Wireless Application Protocol - Technical Specifications

Technical Specifications

The OSI model
7 Application layer
6 Presentation layer
5 Session layer
4 Transport layer
3 Network layer
2 Data link layer
  • LLC sublayer
  • MAC sublayer
1 Physical layer

The WAP standard described a protocol suite allowing the interoperability of WAP equipment, and software with different network technologies, such as GSM and IS-95 (also known as CDMA).

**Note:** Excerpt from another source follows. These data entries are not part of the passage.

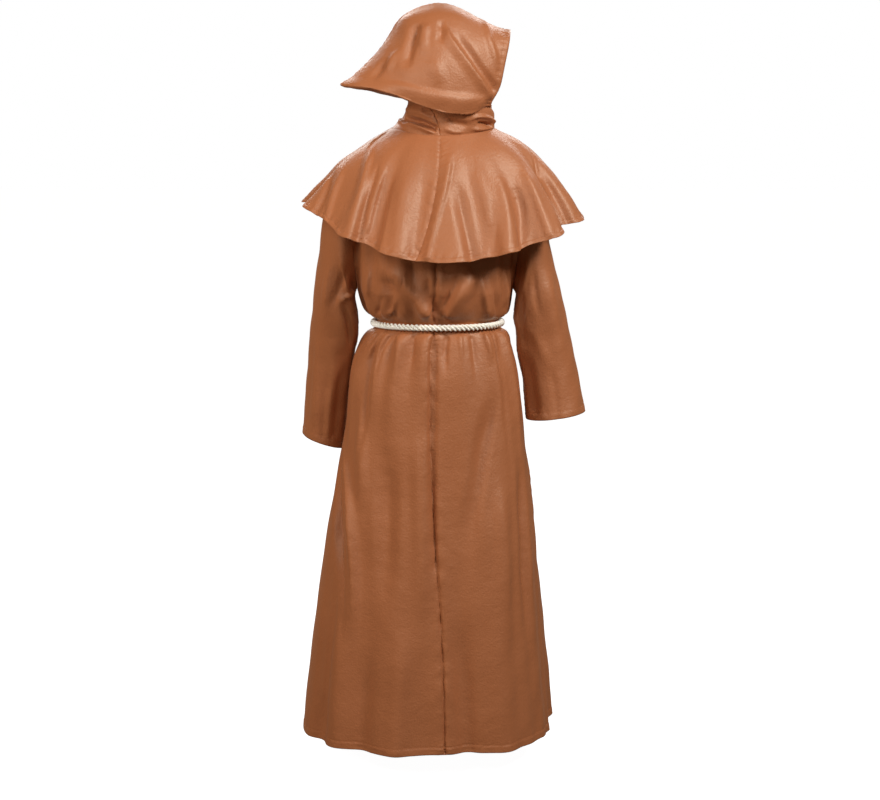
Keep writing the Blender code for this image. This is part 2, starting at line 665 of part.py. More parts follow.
def build_belt():
    """The rope ring, its front knot, the two hanging ends and their end knots."""
    front = body_ring(90.0, WAIST).y + BELT_GAP + ROPE * 0.5
    reach = ROPE * 0.5 + BELT_GAP
    start = math.degrees(math.asin((KNOT[0] * 0.5 + TAIL_GAP) / front))
    route = []
    for angle in steps(90.0 + start, 450.0 - start, BELT_POINTS):
        across, deep = math.cos(math.radians(angle)), math.sin(math.radians(angle))
        point = body_ring(angle % 360.0, WAIST)
        route.append(point + Vector((across, deep, 0.0)) * reach)
    half = KNOT[0] * 0.5 + TAIL_GAP
    route[0] = Vector((-half, front, WAIST))
    route[-1] = Vector((half, front, WAIST))
    route[1].y = route[-2].y = front
    build_rope("belt_ring", route)
    knot_y = body_ring(90.0, WAIST).y + KNOT_FRONT + KNOT[1] * 0.5
    build_block("belt_knot", (0.0, knot_y, WAIST), KNOT, KNOT_ROUND)
    for side, points in TAIL_ROUTES.items():
        build_rope("belt_end_" + side, smooth_route(points, TAIL_STEP))
        x, y, z = points[-1]
        low = z - TAIL_GAP - END_KNOT[2] * 0.5
        build_block("end_knot_" + side, (x, y, low), END_KNOT, END_KNOT_ROUND)


def clear_scene():
    """Removes every object that the file opened with."""
    for piece in list(bpy.data.objects):
        bpy.data.objects.remove(piece, do_unlink=True)


def main():
    clear_scene()
    collection = bpy.data.collections.new(OBJECT_NAME)
    bpy.context.scene.collection.children.link(collection)
    build_robe()
    build_sleeves()
    build_cape()
    build_hood()
    build_belt()


main()
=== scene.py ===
"""Looks of a monk costume: satin robe, hooded cape and rope belt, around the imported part.

Metres, +Z up. The centre back faces -Y, the centre front +Y and the garment's right side +X.
Angles go round the body from +X (0) by the front (90) and the left (180) to the back (270).
"""
from __future__ import annotations

import logging
import math
from dataclasses import dataclass, field
from enum import Enum
from typing import Any, Iterable, NamedTuple, Sequence

import bpy
import numpy as np
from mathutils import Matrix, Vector

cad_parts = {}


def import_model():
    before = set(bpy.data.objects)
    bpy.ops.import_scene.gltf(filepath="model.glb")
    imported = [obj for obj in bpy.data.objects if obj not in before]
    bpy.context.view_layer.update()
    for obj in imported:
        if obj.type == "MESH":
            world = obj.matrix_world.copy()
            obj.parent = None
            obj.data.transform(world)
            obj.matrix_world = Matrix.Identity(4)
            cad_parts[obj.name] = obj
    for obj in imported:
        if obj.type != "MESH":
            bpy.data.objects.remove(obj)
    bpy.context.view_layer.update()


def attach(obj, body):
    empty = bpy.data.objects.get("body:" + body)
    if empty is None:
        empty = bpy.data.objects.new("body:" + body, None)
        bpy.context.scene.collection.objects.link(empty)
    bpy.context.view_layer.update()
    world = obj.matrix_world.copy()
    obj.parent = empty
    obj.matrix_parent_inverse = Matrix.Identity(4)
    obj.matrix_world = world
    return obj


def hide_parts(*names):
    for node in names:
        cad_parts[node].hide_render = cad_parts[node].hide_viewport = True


LOG = logging.getLogger("monk_costume")
Array = np.ndarray


class Hand(Enum):
    """A side of the garment, with the sign of its X."""

    LEFT = -1.0
    RIGHT = 1.0

    @property
    def word(self) -> str:
        """The side's name, as the part's nodes spell it."""
        return self.name.lower()


class Side(Enum):
    """A side that creases are placed from: the axis across it and the way that it faces."""

    BACK = (0, (0.0, -1.0, 0.0))
    FRONT = (0, (0.0, 1.0, 0.0))
    LEFT = (1, (-1.0, 0.0, 0.0))
    RIGHT = (1, (1.0, 0.0, 0.0))

    @property
    def across(self) -> int:
        """Number of the axis that runs across this side."""
        return self.value[0]

    @property
    def facing(self) -> Array:
        """Unit vector out of this side."""
        return np.array(self.value[1])


class BodyRow(NamedTuple):
    """One level ring of the robe's body."""

    height: Any
    left: Any
    right: Any
    back: Any
    front: Any
    gather: Any
    seam_turn: Any


class SkirtFold(NamedTuple):
    """One long fold of the skirt: its angle, reach to each side, depth and upper end."""

    angle: float
    half_width: float
    depth: float
    top: float


class CapeRow(NamedTuple):
    """One ring of the cape, at a share of its length below the neck seam."""

    share: Any
    left: Any
    left_z: Any
    right: Any
    right_z: Any
    back: Any
    back_z: Any
    front: Any
    front_z: Any


class CapeFold(NamedTuple):
    """One fold of the cape: its angle, reach to each side and depth at the hem."""

    angle: float
    half_width: float
    depth: float


class SleeveRow(NamedTuple):
    """One section of a sleeve, by its outer and inner edges seen from the back."""

    share: Any
    outer: Any
    outer_z: Any
    inner: Any
    inner_z: Any
    middle_y: Any
    half_depth: Any


class SleeveFold(NamedTuple):
    """One bend fold of a sleeve, round its tube and along it."""

    angle: float
    half_width: float
    depth: float
    share: float
    spread: float


class HoodRow(NamedTuple):
    """One ring of the hood, from the neck seam up over the bag to the top seam."""

    x: Any
    back: Any
    front: Any
    near: Any
    far: Any
    turn: Any
    point: Any
    open_to: Any
    back_z: Any
    near_z: Any
    far_z: Any
    front_z: Any
    droop: Any


class Crease(NamedTuple):
    """A soft trough (depth under 0) or ridge along a line on the cloth.

    The path gives places across its side and up. Lean narrows one flank and widens the other,
    edge sharpens its crest, and start and end are the shares of its length that fade out.
    """

    path: tuple[tuple[float, float], ...]
    width: float
    depth: float
    lean: float = 0.0
    edge: float = 0.0
    start: float = 0.35
    end: float = 0.35


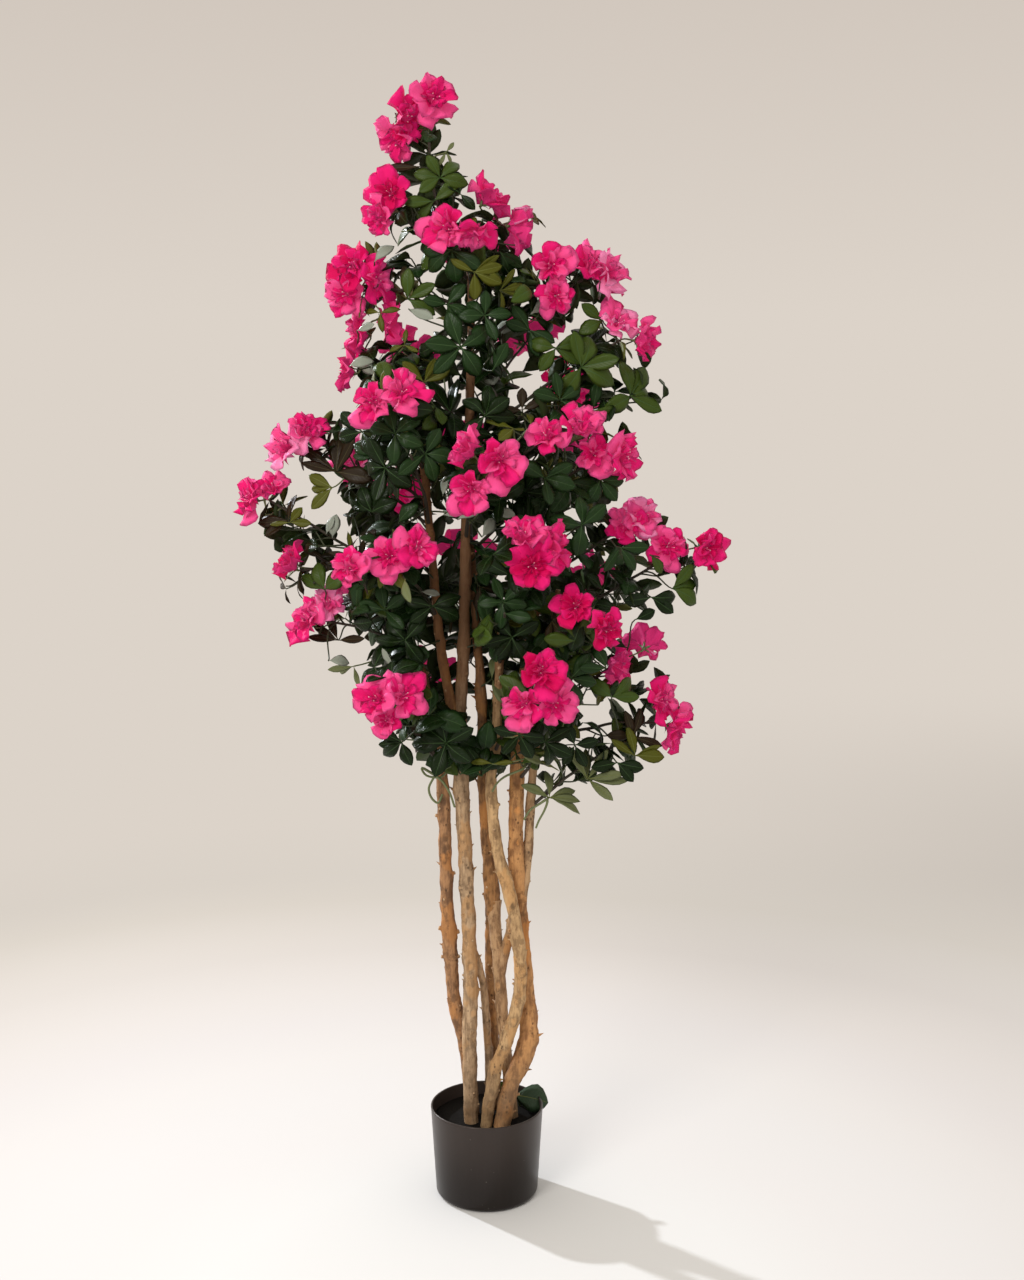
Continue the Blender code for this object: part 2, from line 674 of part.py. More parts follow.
def whorl(stations, spread, rng, allowed, taken, foot_plane=None):
    """Twig with a whorl, and its number of leaves; one with no room is cut or skipped."""
    root = stations[-1][0]
    axis, side, across = frames([s[0] for s in stations])[-1]
    start = rng.uniform(0, math.tau)
    turns = [start + math.tau * k / LEAVES_PER_WHORL for k in range(LEAVES_PER_WHORL)]
    outlines = []
    for turn in turns:
        spoke = side * math.cos(turn) + across * math.sin(turn)
        angle = rng.uniform(*spread)
        along = axis * math.cos(angle) + spoke * math.sin(angle)
        normal = axis * math.sin(angle) - spoke * math.cos(angle)
        outlines.append([])
        for size in LEAF_SIZES:
            leaf = leaf_outline(root, along, normal, LEAF_LENGTH * size)
            middle = (root + leaf[1]) / 2
            foot = root + along * 2 * BUD_RADIUS
            if allowed([tuple(p) for p in (*leaf, middle)]) and not overlaps([foot, *leaf], taken):
                outlines[-1] = leaf
                break
    grown = sum(1 for outline in outlines if outline)
    return stalked_whorl(stations, turns, outlines, foot_plane), grown


def grow_shoot(start, axis, rng, allowed, taken):
    """A side shoot and its whorl, or nothing where the space is too narrow for it."""
    for attempt in range(SHOOT_TRIES):
        turn = rng.uniform(0, math.tau)
        way = spread_round(axis, turn, SHOOT_SPREAD)
        way = (way + UP * 0.3).normalized()
        length = rng.uniform(*SHOOT_LENGTH) * (1 - 0.04 * attempt)
        end = start + way * length
        if not allowed([tuple(start.lerp(end, t)) for t in (0.35, 0.6, 0.8, 1.0)]):
            continue
        flank = way.orthogonal() * 3 * MM
        if overlaps([start.lerp(end, 0.2), end - flank, end + flank], taken):
            continue
        stations = [(start, SHOOT_ROOT_RADIUS), (end, SHOOT_RADIUS)]
        shape, grown = whorl(stations, LEAF_SPREAD, rng, allowed, taken)
        if grown >= LEAST_LEAVES:
            return shape
    return None


def line_at(line, share):
    """Point and direction at a share of a line's points."""
    place = min(share, 0.9999) * (len(line) - 1)
    k = int(place)
    return line[k].lerp(line[k + 1], place - k), (line[k + 1] - line[k]).normalized()


def spray_shapes(owner, spray, line, seat, plane, space):
    """All closed shapes of one spray, each sunk into the twig that carries it."""
    rng = random.Random("azalea " + spray.name)

    def allowed(points):
        return space.allows(points, owner)

    tip = Vector(spray.tip) * MM
    blooms = bloom_centres(spray) if spray.blooms else []
    shapes = []
    for bloom in blooms:
        look = (facing(tip) + (bloom - tip) / BLOOM_FAN).normalized()
        others = [other for other in blooms if other is not bloom]

        def free(point):
            own = (point - bloom).length + PETAL_MARGIN
            return all(own < (point - other).length for other in others) and allowed([point])

        shapes.append(stalked_bloom(line[-1], bloom, look, rng.uniform(0, math.tau), free))
    taken = [skin_of(shape) for shape in shapes]
    steps = len(line) - 1
    stations = [(p, TWIG_RADIUS + (TWIG_TIP_RADIUS - TWIG_RADIUS) * k / steps)
                for k, p in enumerate(line)]
    stations[0] = (seat, TWIG_RADIUS)
    spread = COLLAR_SPREAD if blooms else LEAF_SPREAD
    twig, _ = whorl(stations, spread, rng, allowed, taken, plane)
    shapes.insert(0, twig)
    taken.append(skin_of(twig))
    length = sum((b - a).length for a, b in zip(line, line[1:]))
    count = max(1 if blooms else 4, round(length / SHOOT_SPACING))
    for k in range(count):
        start, axis = line_at(line, 0.30 + 0.60 * (k + rng.uniform(0.2, 0.8)) / count)
        shoot = grow_shoot(start, axis, rng, allowed, taken)
        if shoot:
            shapes.append(shoot)
            taken.append(skin_of(shoot))
    return shapes


def union_of(name, shapes, colour, solver):
    """Object that unites the shapes, through one Boolean on a collection of them."""
    base = make_object(name, shapes[0], colour)
    tools = bpy.data.collections.new(name + "_tools")
    bpy.context.scene.collection.children.link(tools)
    for k, shape in enumerate(shapes[1:]):
        make_object(f"{name}_tool_{k}", shape, colour, tools)
    union = base.modifiers.new("union", "BOOLEAN")
    union.operation = "UNION"
    union.operand_type = "COLLECTION"
    union.collection = tools
    union.solver = solver
    bpy.context.view_layer.update()
    evaluated = base.evaluated_get(bpy.context.evaluated_depsgraph_get())
    joined = bpy.data.meshes.new_from_object(evaluated)
    base.modifiers.remove(union)
    loose = base.data
    base.data = joined
    bpy.data.meshes.remove(loose)
    for tool in list(tools.objects):
        mesh = tool.data
        bpy.data.objects.remove(tool)
        bpy.data.meshes.remove(mesh)
    bpy.data.collections.remove(tools)
    keep_main_body(joined)
    return base


def is_closed(mesh):
    """True where every edge joins just two faces."""
    bm = bmesh.new()
    bm.from_mesh(mesh)
    closed = all(len(edge.link_faces) == 2 for edge in bm.edges)
    bm.free()
    return closed


def join_shapes(name, shapes, colour):
    """One closed solid from the shapes of a spray; the last shoot goes where both solvers fail."""
    while True:
        for solver in ("EXACT", "MANIFOLD"):
            piece = union_of(name, shapes, colour, solver)
            if is_closed(piece.data):
                return piece
            mesh = piece.data
            bpy.data.objects.remove(piece)
            bpy.data.meshes.remove(mesh)
        shapes = shapes[:-1]


def keep_main_body(mesh):
    """Drop loose scraps and fill sealed hollows: only the largest outer skin stays."""
    bm = bmesh.new()
    bm.from_mesh(mesh)
    bmesh.ops.triangulate(bm, faces=bm.faces)
    todo = set(bm.faces)
    bodies = []
    while todo:
        seed = todo.pop()
        body = [seed]
        front = [seed]
        while front:
            face = front.pop()
            for edge in face.edges:
                for other in edge.link_faces:
                    if other in todo:
                        todo.remove(other)
                        body.append(other)
                        front.append(other)
        bodies.append(body)
    bodies.sort(key=body_volume)
    scrap = [face for body in bodies[:-1] for face in body]
    bmesh.ops.delete(bm, geom=scrap, context="FACES")
    bm.to_mesh(mesh)
    bm.free()


def body_volume(faces):
    """Signed volume of a closed set of triangles."""
    return sum(f.verts[0].co.dot(f.verts[1].co.cross(f.verts[2].co)) for f in faces) / 6


def make_sprays(woods, space):
    """Every spray of the crown, each joined into one solid."""
    roots = route_twigs(woods, space)
    for owner, (spray, (limb, height, line)) in enumerate(zip(SPRAYS, roots)):
        seat, plane = woods[limb].seat(height, line[0])
        shapes = spray_shapes(owner, spray, line, seat, plane, space)
        join_shapes(spray.name, shapes, "leaf_green")


def make_tuft():
    """The short twig with a few leaves that stands at the foot of the stems."""
    stations = [(TUFT_BASE, TWIG_RADIUS), (TUFT_TIP, TWIG_RADIUS)]
    axis, side, across = frames([s[0] for s in stations])[-1]
    turns = [math.radians(turn) for turn in TUFT_TURNS]
    outlines = []
    for turn in turns:
        spoke = side * math.cos(turn) + across * math.sin(turn)
        along = (spoke + axis * TUFT_LIFT).normalized()
        normal = (axis - along * along.dot(axis)).normalized()
        outlines.append(leaf_outline(TUFT_TIP, along, normal, TUFT_LEAF_LENGTH))
    make_object(TUFT_NAME, stalked_whorl(stations, turns, outlines, UP), "leaf_green")


# ---------------------------------------------------------------- main

def clear_scene():
    """Remove what the open file holds."""
    for item in list(bpy.data.objects):
        bpy.data.objects.remove(item)


def main():
    clear_scene()
    make_pot()
    make_fill()
    woods = make_limbs()
    make_sprays(woods, Space(woods))
    make_tuft()


main()
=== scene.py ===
"""Dressed artificial azalea tree: bark, wiry twigs, whorled leaves and double blooms.

Metres, +Z up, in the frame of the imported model: the origin is the centre of the pot's flat
underside and the front of the plant faces -Y.  Tables are in millimetres and degrees.
"""

import functools
import math
import random
from collections import namedtuple

import bpy
import numpy as np
from bpy.props import FloatProperty, FloatVectorProperty, IntProperty, PointerProperty
from mathutils import Matrix, Quaternion, Vector, noise
from mathutils.bvhtree import BVHTree


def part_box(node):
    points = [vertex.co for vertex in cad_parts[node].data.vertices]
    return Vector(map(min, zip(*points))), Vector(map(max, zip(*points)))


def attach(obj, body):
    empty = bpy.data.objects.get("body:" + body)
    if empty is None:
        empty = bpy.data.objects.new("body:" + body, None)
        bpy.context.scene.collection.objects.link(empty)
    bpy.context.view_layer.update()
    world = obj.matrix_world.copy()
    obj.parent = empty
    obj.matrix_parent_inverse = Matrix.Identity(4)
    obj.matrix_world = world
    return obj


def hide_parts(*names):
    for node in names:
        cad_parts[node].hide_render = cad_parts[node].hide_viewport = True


bl_info = {
    "name": "Azalea tree",
    "version": (1, 0, 0),
    "blender": (4, 5, 0),
    "location": "3D View > Sidebar > Azalea",
    "description": "Builds an artificial azalea tree on wood stems in a pot, with its stage",
    "category": "Add Mesh",
}

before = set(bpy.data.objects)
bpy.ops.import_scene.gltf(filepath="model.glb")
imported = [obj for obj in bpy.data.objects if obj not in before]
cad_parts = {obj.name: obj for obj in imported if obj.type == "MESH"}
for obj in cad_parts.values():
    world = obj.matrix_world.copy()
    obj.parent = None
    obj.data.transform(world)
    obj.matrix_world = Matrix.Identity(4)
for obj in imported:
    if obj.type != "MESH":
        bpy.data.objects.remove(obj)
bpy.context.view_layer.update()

MM = 0.001
UP = Vector((0, 0, 1))
BODY = "root"
GAP = 0.3 * MM  # air between a limb's end and the limb that carries it


def mm(point):
    """A place in millimetres as a vector in metres."""
    return Vector(point) * MM


def square_to(axis, way):
    """The share of a direction that is square to an axis, at unit length."""
    return (way - axis * way.dot(axis)).normalized()


def turned(side, across, turn):
    """The direction at a turn from one side toward another."""
    return side * math.cos(turn) + across * math.sin(turn)


# ---- wood

WOOD_SIDES = 8  # of the plain limbs that the twigs are routed round
RINGS_PER_SPAN = 2
FOOT = 108.3  # height of the stems' flat cuts, in mm
ELBOW_OUT = 1.3  # a seated limb's first bend, in its own radii
ELBOW_RISE = 1.1

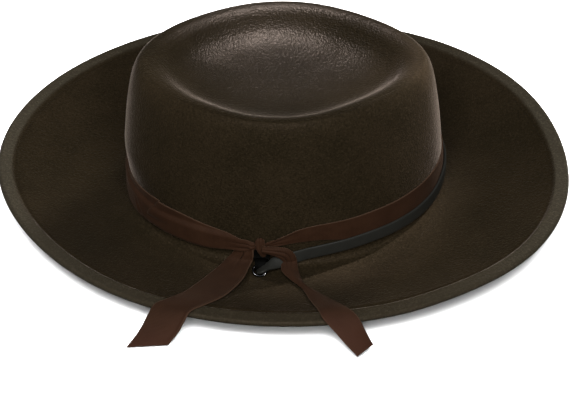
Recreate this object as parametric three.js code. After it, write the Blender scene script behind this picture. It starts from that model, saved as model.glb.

Wireless Application Environment (WAE) WAP protocol suite
Wireless Session Protocol (WSP)
Wireless Transaction Protocol (WTP)
Wireless Transport Layer Security (WTLS)
Wireless Datagram Protocol (WDP)
*** Any Wireless Data Network ***

The bottom-most protocol in the suite, the WAP Datagram Protocol (WDP), functions as an adaptation layer that makes every data network look a bit like UDP to the upper layers by providing unreliable transport of data with two 16-bit port numbers (origin and destination). All the upper layers view WDP as one and the same protocol, which has several "technical realizations" on top of other "data bearers" such as SMS, USSD, etc. On native IP bearers such as GPRS, UMTS packet-radio service, or PPP on top of a circuit-switched data connection, WDP is in fact exactly UDP.

WTLS, an optional layer, provides a public-key cryptography-based security mechanism similar to TLS.

WTP provides transaction support (reliable request/response) adapted to the wireless world. WTP supports more effectively than TCP the problem of packet loss, which occurs commonly in 2G wireless technologies in most radio conditions, but is misinterpreted by TCP as network congestion.

Finally, one can think of WSP initially as a compressed version of HTTP.

This protocol suite allows a terminal to transmit requests that have an HTTP or HTTPS equivalent to a WAP gateway; the gateway translates requests into plain HTTP.